Now we turn to the normal at the same point $$P$$. First we determine the slope of the tangent. Writing the earlier tangent form $$-\sqrt6\,x-2\sqrt3\,y=6$$ in $$y=mx+c$$ form,

$$2\sqrt3\,y=-\sqrt6\,x-6 \;\Longrightarrow\; y=-\dfrac{\sqrt6}{2\sqrt3}\,x-\dfrac{6}{2\sqrt3}.$$

Because $$\dfrac{\sqrt6}{\sqrt3}=\sqrt2$$, we get

$$y=-\dfrac{\sqrt2}{2}\,x-\dfrac{3}{\sqrt3}.$$

Hence the slope of the tangent is

$$m_{\text{tan}}=-\dfrac{\sqrt2}{2}.$$

The slope of the normal is the negative reciprocal, so

$$m_{\text{norm}}=\dfrac{1}{-\dfrac{\sqrt2}{2}}=-\dfrac{2}{\sqrt2}=+\sqrt2.$$ (The double negative disappears, giving a positive value.)
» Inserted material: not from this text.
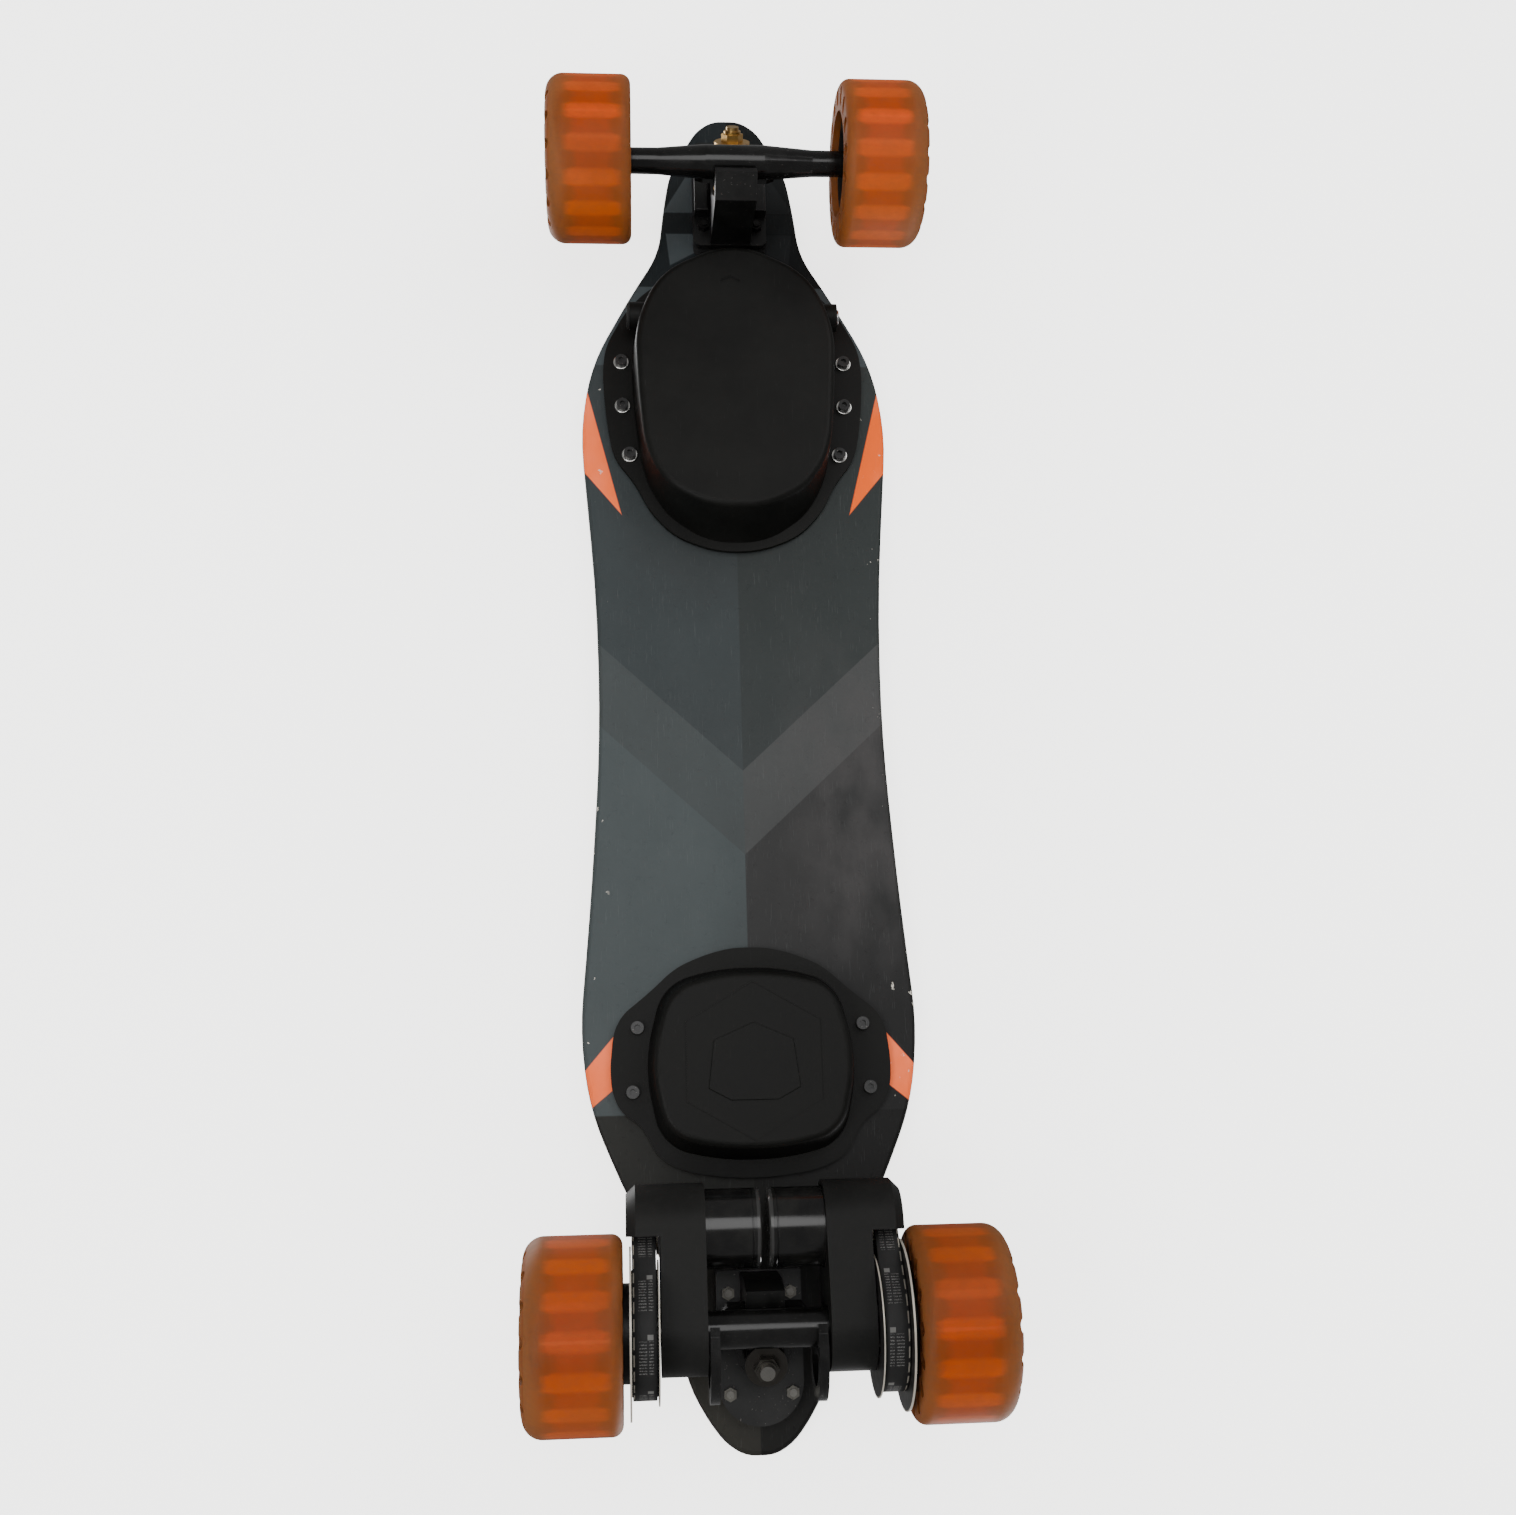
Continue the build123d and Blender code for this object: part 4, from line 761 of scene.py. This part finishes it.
class SKATE_OT_controls(bpy.types.Operator):
    """Finish the power button, the charge port and its cap"""

    bl_idname = "skate.controls"
    bl_label = "Button and port"

    def execute(self, context):
        paint(bare_metal("button_metal", (0.62, 0.62, 0.62), 0.24, "none"), "power_button")
        paint(moulded_black("port_plastic", (0.012, 0.012, 0.012), 0.9, 0.01), "charge_port")
        paint(rubber_finish("cap_rubber", (0.014, 0.014, 0.014)), "charge_cap")
        return {"FINISHED"}


class SKATE_OT_trucks(bpy.types.Operator):
    """Finish risers, baseplates, hangers, kingpins and their hardware"""

    bl_idname = "skate.trucks"
    bl_label = "Trucks"

    def execute(self, context):
        base = tuple(context.scene.skate_looks.coat)
        paint(coated_metal("truck_coat", base, 0.17), "front_hanger", "rear_hanger")
        paint(
            coated_metal("plate_coat", tuple(c * 1.2 for c in base), 0.38, amount=0.68),
            "front_baseplate", "rear_baseplate",
        )
        paint(rubber_finish("riser_rubber", (0.014, 0.014, 0.014)), "truck_risers", "pivot_cups")
        paint(
            rubber_finish("bushing_urethane", (0.012, 0.012, 0.012), 2.0),
            "front_bushings", "rear_bushings",
        )
        gold = (0.70, 0.43, 0.13)
        dark = (0.10, 0.095, 0.085)
        paint(two_ended("kingpin_nut_plate", gold, dark, 0.22), "kingpin_nuts")
        paint(two_ended("cup_washer_plate", gold, (0.07, 0.066, 0.06), 0.28), "kingpin_washers")
        paint(two_ended("kingpin_plate", (0.62, 0.42, 0.17), (0.30, 0.29, 0.27), 0.26), "kingpins")
        paint(two_ended("bolt_plate", (0.03, 0.03, 0.03), (0.15, 0.145, 0.13), 0.34), "truck_nuts")
        paint(two_ended("bolt_zinc", (0.04, 0.04, 0.04), (0.20, 0.195, 0.18), 0.34), "truck_bolts")
        return {"FINISHED"}


class SKATE_OT_axles(bpy.types.Operator):
    """Finish the axles, their nuts and the spacers"""

    bl_idname = "skate.axles"
    bl_label = "Axles"

    def execute(self, context):
        steel = bare_metal("axle_steel", (0.52, 0.51, 0.49), 0.28, "y")
        zinc = bare_metal("nut_zinc", (0.60, 0.59, 0.56), 0.26, "none")
        paint(steel, "front_axle", "rear_axle", "front_axle_spacers", "rear_axle_spacers")
        paint(zinc, "front_axle_nuts", "rear_axle_nuts")
        return {"FINISHED"}


class SKATE_OT_wheels(bpy.types.Operator):
    """Finish the four wheels and their bearings"""

    bl_idname = "skate.wheels"
    bl_label = "Wheels"

    def execute(self, context):
        looks = context.scene.skate_looks
        core = core_finish()
        shield = bare_metal("bearing_shield", (0.48, 0.48, 0.47), 0.3, "none")
        ends = {"front": (FRONT_AXLE, FRONT_TYRE_INNER), "rear": (REAR_AXLE, REAR_TYRE_INNER)}
        for end, (centre, inner) in ends.items():
            for name, side in (("left", 1), ("right", -1)):
                corner = f"{end}_{name}"
                cast = urethane_finish(looks, f"urethane_{corner}", centre, inner, side)
                paint(cast, f"{corner}_tyre")
                paint(core, f"{corner}_wheel_core")
                paint(shield, f"{corner}_wheel_bearings")
        return {"FINISHED"}


class SKATE_OT_drive(bpy.types.Operator):
    """Finish the motor mounts, belt covers, pulleys and screws"""

    bl_idname = "skate.drive"
    bl_label = "Drive cases"

    def execute(self, context):
        looks = context.scene.skate_looks
        coat = tuple(c * 1.5 for c in looks.coat)
        paint(coated_metal("mount_coat", coat, 0.45, amount=0.72), *pairs("motor_mount"))
        case = moulded_black("case_plastic", (0.0075, 0.0075, 0.0070), 0.8, 0.04)
        paint(case, *pairs("belt_cover"))
        paint(pulley_finish(), *pairs("wheel_pulley", "motor_pulley"))
        paint(coated_metal("motor_screw_oxide", (0.012, 0.012, 0.012), 0.35), "motor_screws")
        return {"FINISHED"}


class SKATE_OT_motors(bpy.types.Operator):
    """Finish the two motors"""

    bl_idname = "skate.motors"
    bl_label = "Motors"

    def execute(self, context):
        paint(can_finish(), *pairs("motor_can"))
        paint(bare_metal("shaft_steel", (0.55, 0.55, 0.54), 0.22, "y"), *pairs("motor_shaft"))
        paint(winding_finish(), *pairs("motor_stator"))
        return {"FINISHED"}


class SKATE_OT_belts(bpy.types.Operator):
    """Build the two toothed belts in place of the plain ones"""

    bl_idname = "skate.belts"
    bl_label = "Belts"

    def execute(self, context):
        looks = context.scene.skate_looks
        finish = belt_finish()
        for name, side in (("left", 1), ("right", -1)):
            belt = toothed_belt(f"{name}_toothed_belt", side, looks)
            belt.data.materials.append(finish)
            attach(belt, "rear_truck")
            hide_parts(f"{name}_belt")
            if len(belt.data.polygons) < 1000:
                raise RuntimeError(f"the {name} belt has no surface")
        return {"FINISHED"}


class SKATE_OT_stage(bpy.types.Operator):
    """Build the floor, the soft lamps and the camera"""

    bl_idname = "skate.stage"
    bl_label = "Studio"

    def execute(self, context):
        studio = context.scene.skate_studio
        colour = tuple(studio.floor)
        # The floor under the wheels shows from above. The board is also shown from below, lying
        # on its deck: the floor it then lies on is just over the grip tape, and shows from below.
        floor = stage_plane("studio_floor", -0.0005, 1, colour, 0.35)
        ceiling = stage_plane("studio_floor_over_deck", cad_box[1][2] + 0.004, -1, colour, 3.0)
        for plane in (floor, ceiling):
            plane.visible_shadow = False
            plane.visible_glossy = False
        ceiling.visible_diffuse = False
        power = studio.lamp_power
        soft_lamp("underside_key", (-0.7, -1.0, -1.5), (0, 0, 0.1), 0.8, power * 0.62)
        soft_lamp("underside_fill", (1.0, 1.1, -1.4), (0, 0, 0.1), 0.9, power * 0.50)
        soft_lamp("underside_front", (0.2, -0.1, -2.2), (0, 0, 0.1), 1.2, power * 0.66)
        soft_lamp("top_key", (1.2, -1.3, 1.9), (0, 0, 0.1), 1.4, power * 2.0)
        soft_lamp("top_fill", (-1.4, 1.2, 1.6), (0, 0, 0.1), 1.6, power * 1.5)
        world = bpy.data.worlds.new("studio")
        world.use_nodes = True
        background = world.node_tree.nodes["Background"]
        background.inputs[0].default_value = (0.92, 0.92, 0.92, 1)
        background.inputs[1].default_value = 0.30
        context.scene.world = world
        camera = bpy.data.cameras.new("camera")
        camera.sensor_width = 36
        camera.lens = camera.sensor_width * FOCAL_LENGTH / FRAME_WIDTH
        seat = bpy.data.objects.new("camera", camera)
        context.scene.collection.objects.link(seat)
        seat.matrix_world = camera_place()
        context.scene.camera = seat
        return {"FINISHED"}


def stage_plane(name, height, facing, colour, glow):
    """Wide flat plane that shows on one side only, and glows so that it stays pale far out."""
    reach = 9.0
    corners = [(-reach, -reach), (reach, -reach), (reach, reach), (-reach, reach)]
    if facing < 0:
        corners = corners[::-1]
    mesh = bpy.data.meshes.new(name)
    mesh.from_pydata([(x, y, height) for x, y in corners], [], [(0, 1, 2, 3)])
    plane = bpy.data.objects.new(name, mesh)
    bpy.context.scene.collection.objects.link(plane)
    f = Finish(name)
    back = f.start.node("ShaderNodeNewGeometry", out=6)
    mottle = f.noise(400, 2.0)
    shade = mottle.pick(tuple(c * 0.985 for c in colour), colour)
    matt = f.start.node("ShaderNodeBsdfDiffuse", {"Color": shade})
    light = f.start.node("ShaderNodeEmission", {"Color": opaque(colour), "Strength": glow})
    lit = f.start.node("ShaderNodeAddShader", (matt, light))
    clear = f.start.node("ShaderNodeBsdfTransparent")
    mixed = f.start.node("ShaderNodeMixShader", (back, lit, clear))
    f.start.node("ShaderNodeOutputMaterial", (mixed,))
    mesh.materials.append(f.material)
    return plane


def soft_lamp(name, place, target, size, power):
    """Square area lamp that points at a place."""
    data = bpy.data.lights.new(name, "AREA")
    data.shape = "SQUARE"
    data.size = size
    data.energy = power
    lamp = bpy.data.objects.new(name, data)
    bpy.context.scene.collection.objects.link(lamp)
    lamp.location = place
    lamp.rotation_euler = (Vector(target) - Vector(place)).to_track_quat("-Z", "Y").to_euler()
    return lamp


def camera_place():
    """Camera under the board, a little to its right, looking up with the nose at the top."""
    turn = Vector((-0.255, -0.075, -0.019))
    axes = Matrix.Rotation(turn.length, 3, turn.normalized())
    # Rows are the camera's right, down and forward in the board's frame.
    rows = axes @ Matrix(((0, 1, 0), (-1, 0, 0), (0, 0, 1)))
    right, down, forward = rows
    pose = Matrix((right, -down, -forward)).transposed().to_4x4()
    pose.translation = Vector((-0.3415, -0.0841, -1.0588))
    return pose


class SKATE_PT_panel(bpy.types.Panel):
    """Lists the steps that finish the skateboard"""

    bl_idname = "SKATE_PT_panel"
    bl_label = "Electric skateboard"
    bl_space_type = "VIEW_3D"
    bl_region_type = "UI"
    bl_category = "Skateboard"

    def draw(self, context):
        looks = context.scene.skate_looks
        for name in ("slate", "charcoal", "stripe", "urethane", "cover", "coat"):
            self.layout.prop(looks, name)
        for name in ("belt_pitch", "belt_width", "belt_middle"):
            self.layout.prop(looks, name)
        for step in STEPS:
            self.layout.operator(step.bl_idname)


STEPS = (
    SKATE_OT_deck,
    SKATE_OT_covers,
    SKATE_OT_controls,
    SKATE_OT_trucks,
    SKATE_OT_axles,
    SKATE_OT_wheels,
    SKATE_OT_drive,
    SKATE_OT_motors,
    SKATE_OT_belts,
    SKATE_OT_stage,
)
CLASSES = (SkateLooks, StudioSettings, *STEPS, SKATE_PT_panel)


def register():
    for one in CLASSES:
        bpy.utils.register_class(one)
    bpy.types.Scene.skate_looks = bpy.props.PointerProperty(type=SkateLooks)
    bpy.types.Scene.skate_studio = bpy.props.PointerProperty(type=StudioSettings)


def unregister():
    del bpy.types.Scene.skate_studio
    del bpy.types.Scene.skate_looks
    for one in reversed(CLASSES):
        bpy.utils.unregister_class(one)


def main():
    register()
    bpy.ops.skate.deck()
    bpy.ops.skate.covers()
    bpy.ops.skate.controls()
    bpy.ops.skate.trucks()
    bpy.ops.skate.axles()
    bpy.ops.skate.wheels()
    bpy.ops.skate.drive()
    bpy.ops.skate.motors()
    bpy.ops.skate.belts()
    bpy.ops.skate.stage()


if __name__ == "__main__":
    main()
The normal passing through $$P(-2\sqrt6,\;\sqrt3)$$ with slope $$\sqrt2$$ is written via the point-slope formula $$y-y_{1}=m(x-x_{1})$$ as

$$y-\sqrt3=\sqrt2\,(x+2\sqrt6).$$

To find its intersection $$R$$ with the conjugate axis $$x=0$$ we substitute $$x=0$$:

$$y-\sqrt3=\sqrt2\,(0+2\sqrt6)=\sqrt2\cdot2\sqrt6=2\sqrt{12}=2\cdot2\sqrt3=4\sqrt3.$$

Therefore

$$y=\sqrt3+4\sqrt3=5\sqrt3$$

and we obtain

$$R=(0,\;5\sqrt3).$$

Both $$Q$$ and $$R$$ lie on the $$y$$-axis, so their distance is simply the absolute difference of their $$y$$-coordinates:

$$QR=\left|\,5\sqrt3-(-\sqrt3)\right|=|6\sqrt3|=6\sqrt3.$$

Hence, the correct answer is Option D.